I returned to Saint Vincent’s at seven o’clock for visiting hours. My father’s condition hadn’t changed, and there was nothing for me to do but sit by the bed and watch the rise and fall of the respirator’s bellows. The steady pumping of the apparatus was not new to me. I had seen it once before, at the Westchester hospital where my brother Elijah’s body lay awaiting transportation to the funeral home after the accident. An old woman was tethered to the machine, which inflated her weak lungs with oxygen and sucked the CO2 back out. The vision remains eerily clear in my mind, and I associate it with Elijah’s corpse. At times his face blurs into hers: gaunt eyes and loose, colorless skin; a trickle of saliva escaping from the corner of her mouth; and thin gray hair, too weak to stick together, falling like dried grass on the foam pillow of a hospital gurney.

My mind drifted inexorably to thoughts of my older brother, his offbeat sense of humor, uncommon intelligence, and charm. A gangly kid, Elijah grew into a restless adolescent, rebellious in the often-strange world of Greenwich Village. There was the flirtation with a smoky crowd of beatniks on Bleecker Street and the time he ran off with a group of out-of-town toughs on motorcycles. He lived his adolescence as if it had been a challenge to my father’s authority and cultural legacy.

In the meantime, Dad and I were enjoying a special affinity, as special as it ever got between us, grounded in the iconography of American childhood: sports. I loved the Yankees and the football Giants, perhaps to win his approval or just to be close to him by sharing his zeal. My father didn’t seem to mind that I was a girl in love with boys’ games; he just liked having an enthusiastic protégée.
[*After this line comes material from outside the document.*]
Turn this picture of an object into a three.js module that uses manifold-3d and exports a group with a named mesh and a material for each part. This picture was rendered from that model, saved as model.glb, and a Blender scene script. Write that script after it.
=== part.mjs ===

My idols were called DiMaggio, Berra, Vic Raschi, Hank Bauer. For a time in the late forties, my favorite Yankee was Snuffy Stirnweiss. I liked the name. My father indulged me for a while, but when Snuffy was traded to the Browns and later to the Indians, he disparaged him as a middling player, whose only good years had come during the war when the best players were overseas. By the time Mickey Mantle came to epitomize Yankee pride and glory, I was too old and rational. Baseball is a childhood obsession; adolescence brings other fixations, and the spell of the game dissipates.

Ours was not a religious family, so Yankee Stadium was my temple. I preferred the upper deck in the infield while my father, more reflective and attuned to the history of the
House That Ruth Built
, liked the bleachers in dead center, where he could contemplate the monuments at any time. So while I enjoyed rare moments in my father’s company, Elijah had always remained his favorite, and that despite his lack of direction and my father’s constant disappointment. Whether it was my sex or my sins that he couldn’t accept, I can’t say. There was nothing I could do to warm his frozen affection for any length of time.

A nurse nudged my shoulder, rousing me from my thoughts, and told me it was time to go. Before leaving, I looked again at the harness of tubing affixed to his face, and I realized he hadn’t moved since I’d arrived.